KULON PROGO, KOMPAS.com– Puluhan warga berkumpul di tengah lahan sawah yang sudah kering di Pedukuhan Sabrang, Kalurahan Giripurwo, Kapanewon Girimulyo, Kabupaten Kulon Progo, Daerah Istimewa Yogyakarta.
Mereka menghampar terpal pada tanah yang pecah-pecah dan merekah. Sisa tunggul padi kering menjadi pemandangan sekitar.
Di atas karpet terpal itu, warga duduk mengelilingi tumpukan ketupat, nasi tumpeng dan sayur di tengah mereka. Mereka duduk sambil berdoa.
Baca juga: Bermain Meriam Long Pring, Cara Bocah di Bukit Menoreh Habiskan Waktu Selama Ramadhan
Usai berdoa, mereka mengambil beberapa ketupat, mendatangi ternak sapi tak jauh dari sana, memberi ketupat pada sapi itu untuk jadi makanan mereka.
Warga di Bukit Menoreh ini menyebutnya grumbegi, yakni ungkapan syukur pada Tuhan Yang Maha Esa karena dikaruniai hasil tani berlimpah.
Selain itu, hasil dari kegiatan ternak warga juga selalu baik dan bermanfaat bagi kesejahteraan.
Gelaran dalam bentuk berkumpul, berdoa lalu makan bersama bertahan di beberapa pedukuhan, terutama Sabrang.
“Ini jadi rasa syukur yang dimanifestasi dengan dibuatnya acara seperti ini. Ternak dulunya ikut dibawa ke sini, dibalang, dilempar, sebagai sebagai tanda sah atau syarat bahwa ternak sudah ikut menggarap sawah,” kata Ketua Perkumpulan Petani Pemakai Air (P3A) di Sabrang, Sarjiman di tengah gumbregi.
Baca juga: Tanah Longsor Tutup Jalan ke Tempat Wisata Goa Kiskendo di Bukit Menoreh
Pedukuhan Sabrang dihuni ratusan kepala keluarga yang semuanya petani dari dua kelompok, Maju Rukun dan Karya Mandiri.

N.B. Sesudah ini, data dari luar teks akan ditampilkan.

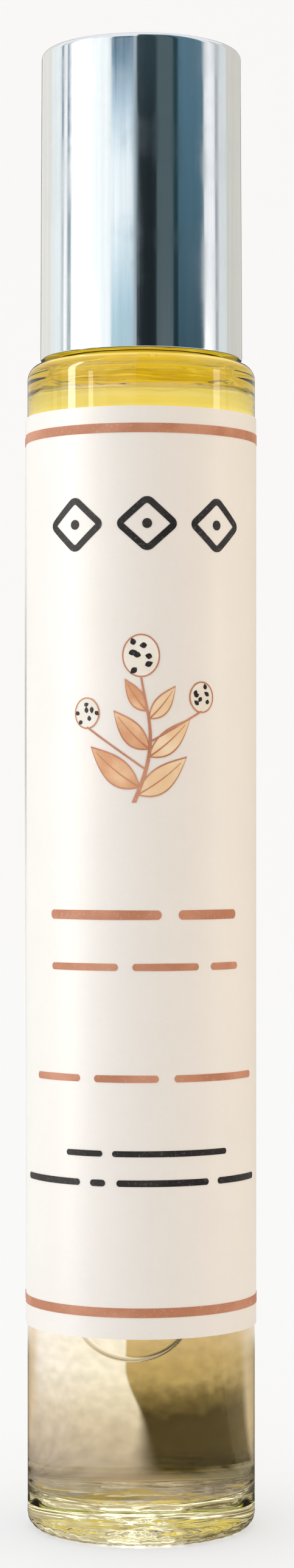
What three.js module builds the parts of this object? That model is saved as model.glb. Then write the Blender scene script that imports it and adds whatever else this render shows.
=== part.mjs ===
// A slim clear-glass bottle of perfume oil with a polished metal cap and a wrap-round paper label.
// Millimetres, +Z up. The origin is the centre of the foot, on the bottle's own axis, and the front faces -Y.
import * as THREE from "three";

// Every round piece is turned with the same facets, so neighbours can lie a fraction of a millimetre apart.
const FACETS = 60;
const FACET_ANGLE = (2 * Math.PI) / FACETS;
const FILLET_STEPS = 4;

// The glass body: a straight tube with a thick base, a rounded heel and a short rounded shoulder.
const BODY_RADIUS = 8;
const WALL = 1.3;
const HEEL_RADIUS = 1;
const FLOOR_THICKNESS = 2.9;
const FLOOR_FILLET = 1.2;
const SHOULDER_HEIGHT = 81.6;
const SHOULDER_FILLET = 1.05;

// The foot stands on a flat ring round a shallow hollow, so that it doesn't rock.
const FOOT_RING_INNER_RADIUS = 5.2;
const PUSH_UP_DEPTH = 0.4;

// The neck is plain, and the cap hides it.
const NECK_RADIUS = 5.6;
const NECK_BORE_RADIUS = 4.3;
const NECK_TOP = 91.5;

// The oil fills the body and most of the neck.
const OIL_CLEARANCE = 0.1;
const OIL_TOP = 89.5;

// The cap is a plain metal cylinder with a slight draft, open below over the neck.
const CAP_HEIGHT = 21.6;
const CAP_SEAT_GAP = 0.3;
const CAP_BOTTOM_RADIUS = 7.1;
const CAP_TOP_RADIUS = 7;
const CAP_TOP_FILLET = 0.4;
const CAP_RIM_FILLET = 0.15;
const CAP_NECK_CLEARANCE = 0.35;
const CAP_HEADROOM = 0.8;

// The label is a paper strip that goes right round the body and over its own start, behind the left side.
const LABEL_BOTTOM = 14.3;
const LABEL_HEIGHT = 63.5;
const LABEL_THICKNESS = 0.1;
const LABEL_CLEARANCE = 0.05;
const LABEL_OVERLAP_FACETS = 2;
const LABEL_EDGE_LIFT = 0.1;
const LABEL_FREE_EDGE_ANGLE = THREE.MathUtils.degToRad(-96);

// One point of a turned outline: a distance from the axis and a height.
const at = (radius, height) => new THREE.Vector2(radius, height);

// A quarter round of an outline, from one angle to another about its centre, in degrees.
function fillet(centreRadius, centreHeight, radius, startDegrees, endDegrees) {
  return Array.from({ length: FILLET_STEPS + 1 }, (_, step) => {
    const angle = THREE.MathUtils.degToRad(
      THREE.MathUtils.lerp(startDegrees, endDegrees, step / FILLET_STEPS),
    );
    return at(
      centreRadius + radius * Math.cos(angle),
      centreHeight + radius * Math.sin(angle),
    );
  });
}

// Turns an outline, which runs from axis to axis, about the upright axis.
function turned(outline) {
  return new THREE.LatheGeometry(outline, FACETS).rotateX(Math.PI / 2);
}

function bottleGeometry() {
  const innerRadius = BODY_RADIUS - WALL;
  const innerShoulder = SHOULDER_HEIGHT - WALL;
  return turned([
    at(0, PUSH_UP_DEPTH),
    at(FOOT_RING_INNER_RADIUS / 2, PUSH_UP_DEPTH * 0.75),
    at(FOOT_RING_INNER_RADIUS, 0),
    ...fillet(BODY_RADIUS - HEEL_RADIUS, HEEL_RADIUS, HEEL_RADIUS, -90, 0),
    ...fillet(
      BODY_RADIUS - SHOULDER_FILLET,
      SHOULDER_HEIGHT - SHOULDER_FILLET,
      SHOULDER_FILLET,
      0,
      90,
    ),
    at(NECK_RADIUS, SHOULDER_HEIGHT),
    at(NECK_RADIUS, NECK_TOP),
    at(NECK_BORE_RADIUS, NECK_TOP),
    at(NECK_BORE_RADIUS, innerShoulder),
    ...fillet(
      innerRadius - SHOULDER_FILLET,
      innerShoulder - SHOULDER_FILLET,
      SHOULDER_FILLET,
      90,
      0,
    ),
    ...fillet(
      innerRadius - FLOOR_FILLET,
      FLOOR_THICKNESS + FLOOR_FILLET,
      FLOOR_FILLET,
      0,
      -90,
    ),
    at(0, FLOOR_THICKNESS),
  ]);
}

function oilGeometry() {
  const radius = BODY_RADIUS - WALL - OIL_CLEARANCE;
  const neckRadius = NECK_BORE_RADIUS - OIL_CLEARANCE;
  const floor = FLOOR_THICKNESS + OIL_CLEARANCE;
  const shoulder = SHOULDER_HEIGHT - WALL - OIL_CLEARANCE;
  return turned([
    at(0, floor),
    ...fillet(radius - FLOOR_FILLET, floor + FLOOR_FILLET, FLOOR_FILLET, -90, 0),
    ...fillet(
      radius - SHOULDER_FILLET,
      shoulder - SHOULDER_FILLET,
      SHOULDER_FILLET,
      0,
      90,
    ),
    at(neckRadius, shoulder),
    at(neckRadius, OIL_TOP),
    at(0, OIL_TOP),
  ]);
}

function capGeometry() {
  const bottom = SHOULDER_HEIGHT + CAP_SEAT_GAP;
  const top = bottom + CAP_HEIGHT;
  const boreRadius = NECK_RADIUS + CAP_NECK_CLEARANCE;
  const boreTop = NECK_TOP + CAP_HEADROOM;
  return turned([
    at(0, boreTop),
    at(boreRadius, boreTop),
    at(boreRadius, bottom),
    ...fillet(
      CAP_BOTTOM_RADIUS - CAP_RIM_FILLET,
      bottom + CAP_RIM_FILLET,
      CAP_RIM_FILLET,
      -90,
      0,
    ),
    ...fillet(
      CAP_TOP_RADIUS - CAP_TOP_FILLET,
      top - CAP_TOP_FILLET,
      CAP_TOP_FILLET,
      0,
      90,
    ),
    at(0, top),
  ]);
}

// The strip's inner radius at a facet counted from its start. It lies on the glass for one turn, climbs over its
// own start in the last facet of that turn, and lifts a little at its free edge.
function labelInnerRadius(facet) {
  const onGlass = BODY_RADIUS + LABEL_CLEARANCE;
  if (facet < FACETS) return onGlass;
  const onPaper = onGlass + LABEL_THICKNESS + LABEL_CLEARANCE;
  const freeEdge = facet === FACETS + LABEL_OVERLAP_FACETS;
  return freeEdge ? onPaper + LABEL_EDGE_LIFT : onPaper;
}

// The strip seen from above, out along its inner face and back along its outer face, extruded up the body.
function labelGeometry() {
  const facets = FACETS + LABEL_OVERLAP_FACETS;
  const startAngle =
    LABEL_FREE_EDGE_ANGLE - LABEL_OVERLAP_FACETS * FACET_ANGLE - Math.PI / 2;
  const point = (facet, offset) => {
    const radius = labelInnerRadius(facet) + offset;
    const angle = startAngle + facet * FACET_ANGLE;
    return at(radius * Math.cos(angle), radius * Math.sin(angle));
  };
  const along = Array.from({ length: facets + 1 }, (_, facet) => facet);
  const inner = along.map((facet) => point(facet, 0));
  const outer = along.map((facet) => point(facet, LABEL_THICKNESS));
  return new THREE.ExtrudeGeometry(new THREE.Shape([...inner, ...outer.reverse()]), {
    depth: LABEL_HEIGHT,
    bevelEnabled: false,
  }).translate(0, 0, LABEL_BOTTOM);
}

const finishes = {
  glass: new THREE.MeshStandardMaterial({
    color: 0xe4ecd9,
    roughness: 0.05,
    metalness: 0,
    transparent: true,
    opacity: 0.35,
  }),
  oil: new THREE.MeshStandardMaterial({
    color: 0xdcb430,
    roughness: 0.1,
    metalness: 0,
  }),
  paper: new THREE.MeshStandardMaterial({
    color: 0xf1e6dc,
    roughness: 0.5,
    metalness: 0,
  }),
  metal: new THREE.MeshStandardMaterial({
    color: 0xd3d8dc,
    roughness: 0.1,
    metalness: 1,
  }),
};

const pieces = [
  ["bottle", bottleGeometry(), finishes.glass],
  ["oil", oilGeometry(), finishes.oil],
  ["label", labelGeometry(), finishes.paper],
  ["cap", capGeometry(), finishes.metal],
];

const group = new THREE.Group();
for (const [name, geometry, material] of pieces) {
  const mesh = new THREE.Mesh(geometry, material);
  mesh.name = name;
  group.add(mesh);
}

export default group;
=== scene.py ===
# %% [markdown]
# # A slim glass bottle of perfume oil
# This lesson dresses a finished construction model. The construction says how large each piece is and where
# it stands, and Blender adds what the eye sees: real glass, oil that colours the light, printed paper and
# polished metal. The first line loads the construction, and everything after it is measured from there.

# %% Load the construction model
import math
import random

import bmesh
import bpy
from mathutils import Matrix, Vector, noise


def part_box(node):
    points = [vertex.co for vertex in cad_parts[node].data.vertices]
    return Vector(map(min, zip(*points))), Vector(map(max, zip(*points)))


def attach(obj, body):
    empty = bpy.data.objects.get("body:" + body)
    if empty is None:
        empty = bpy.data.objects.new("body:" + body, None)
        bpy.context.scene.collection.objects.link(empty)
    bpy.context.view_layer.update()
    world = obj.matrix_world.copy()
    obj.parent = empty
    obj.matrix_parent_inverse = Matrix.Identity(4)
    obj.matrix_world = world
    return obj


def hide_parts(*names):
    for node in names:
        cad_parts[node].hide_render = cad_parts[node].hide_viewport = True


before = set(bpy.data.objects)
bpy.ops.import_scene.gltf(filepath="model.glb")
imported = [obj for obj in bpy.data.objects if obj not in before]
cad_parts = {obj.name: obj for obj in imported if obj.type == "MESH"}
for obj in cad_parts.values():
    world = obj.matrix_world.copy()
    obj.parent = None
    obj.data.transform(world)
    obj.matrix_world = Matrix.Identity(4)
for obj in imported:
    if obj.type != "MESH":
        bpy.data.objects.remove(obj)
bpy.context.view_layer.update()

print("nodes:", ", ".join(sorted(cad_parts)))

# %% [markdown]
# ## Sizes
# A bottle like this is round, so a few radii and heights say nearly everything. The ones that the
# construction already knows are read from its boxes. Only what a box can't say, such as the wall of the
# glass, is written here, in metres through MM so that the numbers stay readable.

# %% Driving sizes
MM = 0.001
body_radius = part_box("bottle")[1].x
neck_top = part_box("bottle")[1].z
cap_bottom, cap_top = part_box("cap")[0].z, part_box("cap")[1].z
cap_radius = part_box("cap")[1].x
label_bottom, label_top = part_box("label")[0].z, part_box("label")[1].z
oil_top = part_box("oil")[1].z

cap_seat_gap = 0.3 * MM
shoulder_height = cap_bottom - cap_seat_gap
wall = 1.3 * MM
floor_thickness = 2.9 * MM
print("body", round(body_radius / MM, 2), "mm radius,", round(shoulder_height / MM, 2), "mm to the shoulder")

# %% [markdown]
# ## Turning a shape
# Glass bottles, oil and caps are all turned shapes: half an outline, spun round the axis. The outline is a
# chain of a few corner points. Rounding a corner is a vertex bevel, which leaves a true arc, and spinning
# the chain with use_merge closes the last step onto the first. A full outline starts and ends on the axis,
# so the poles close when the doubles merge.

# %% A helper that turns an outline of (radius, height, rounding) corners
TURN_STEPS = 192
ARC_STEPS = 8
WELD = 0.0005 * MM


def turned(corners, steps=TURN_STEPS, fine=()):
    """fine lists stretches of height whose edges are cut until none is longer than a given length."""
    shape = bmesh.new()
    chain = [shape.verts.new((radius, 0, height)) for radius, height, _ in corners]
    for start, end in zip(chain, chain[1:]):
        shape.edges.new((start, end))
    for corner, (_, _, rounding) in zip(chain, corners):
        if rounding:
            bmesh.ops.bevel(
                shape, geom=[corner], offset=rounding, offset_type="OFFSET", segments=ARC_STEPS,
                profile=0.5, affect="VERTICES", material=-1)
    for low, high, longest in fine:
        inside = [
            edge for edge in shape.edges
            if edge.calc_length() > longest
            and all(low - WELD < end.co.z < high + WELD for end in edge.verts)]
        for edge in inside:
            bmesh.ops.subdivide_edges(shape, edges=[edge], cuts=int(edge.calc_length() / longest))
    bmesh.ops.spin(
        shape, geom=shape.verts[:] + shape.edges[:], cent=(0, 0, 0), axis=(0, 0, 1),
        angle=math.tau, steps=steps, use_merge=True)
    bmesh.ops.remove_doubles(shape, verts=shape.verts, dist=WELD)
    bmesh.ops.recalc_face_normals(shape, faces=shape.faces)
    return shape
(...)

Mereka menggarap 30 hektar sawah.
Panennya cukup baik sekalipun di masa pandemi Covid-19, rata-rata 7 Ton per hektar dari benih Inpari 42 yang konon tahan hama.
Hasil panen terakhir di bulan Ruwah, gabah siap giling mencapai 5 ton.
Biasanya, mereka langsung merayakannya pada Jumat Kliwon.
“Karena saat itu jatuh di hari Lebaran, maka kami bikin hari Selasa Kliwon yaitu hari ini,” kata Sarjiman.